This month, students and faculty at the University of Maine were given the unique opportunity to view copies of artwork made by migrant adolescents at a detention camp in Tornillo, Texas. “Uncaged: Art from the Border” was exhibited in the Innovative Media Research & Commercialization Center (IMRC) from Nov. 6-22.
The original artwork was found in a dumpster outside of the camp when it closed in January of 2019. Rafael Garcia, a priest from a local church in Texas, came across the art and was able to salvage 29 out of the 200 pieces created by the kids. He donated the originals to the Centennial Museum at the University of Texas in El Paso.
The Tornillo detention center opened June 14, 2018. It became known as the Tornillo tent city due to the large white tents surrounded by fences that made up the temporary center. Nearly 6,200 unaccompanied Latin-American children were kept caged-up in these tents over the eight months that the camp was in operation. Their ages ranged from 13 to 17 years old, mostly boys. The teenagers were given no information on their release, and many marked their arms to keep track of the days, weeks or months they were held in the center.
“Nationwide, nearly 15,000 migrant kids were detained in December [2018]. This was the United States’ largest mass incarceration of children not charged with a crime since the Japanese internment camps during World War II,” wrote David Dorado Romo in his article in the Observer.
As an assignment by visiting teachers, the teens were asked to create what they felt represented their home. With limited supplies including construction paper, pipe cleaners and paint, the kids utilized the universal language of art to create pieces of their home.

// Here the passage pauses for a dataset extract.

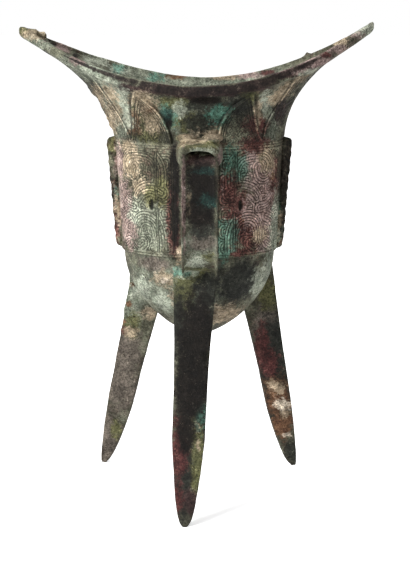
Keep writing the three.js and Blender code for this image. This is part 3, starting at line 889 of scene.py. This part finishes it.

As the majority of the children came from Guatemala, Honduras and El Salvador, these countries were repeatedly featured among the art. Despite the lack of supplies and the children’s bleak environment, the children used their imaginations to create unique artwork that defied the conditions of their situation. Among the creations were colorful flowers, animals, 3-D churches, a detailed soccer field and even some life-size traditional dresses. Guatemala’s national bird, the Quetzal, which symbolizes freedom and hope, also made several appearances.
One of the young detainees told a visiting teacher, “The Quetzal cannot be caged or it will die of sadness.”
The exhibit at the University of Texas was designed to represent the cages that the kids were in during their time at the detention center. Visitors had to walk through a tent upon entering and observe the art through wired fencing.
The displays were open to the public at the Centennial Museum in Texas from April 13 to Oct. 15 of this year.
“To create a complete experience, we want people to be able to feel what is like to go out of the tent, so they can see the art as being uplifting. That freedom is represented through the Quetzal birds that will be flying in the room, because like the birds the kids were able to free out of their cage,” said Yolanda Leyva, associate professor of history at the University of Texas at El Paso.
“Uncaged Art” signifies the resilience and hope that the young adolescents somehow maintained while being held against their will, separated from their families and far from their homes. The protection and distribution of the art is an important reminder of what has been happening at the border.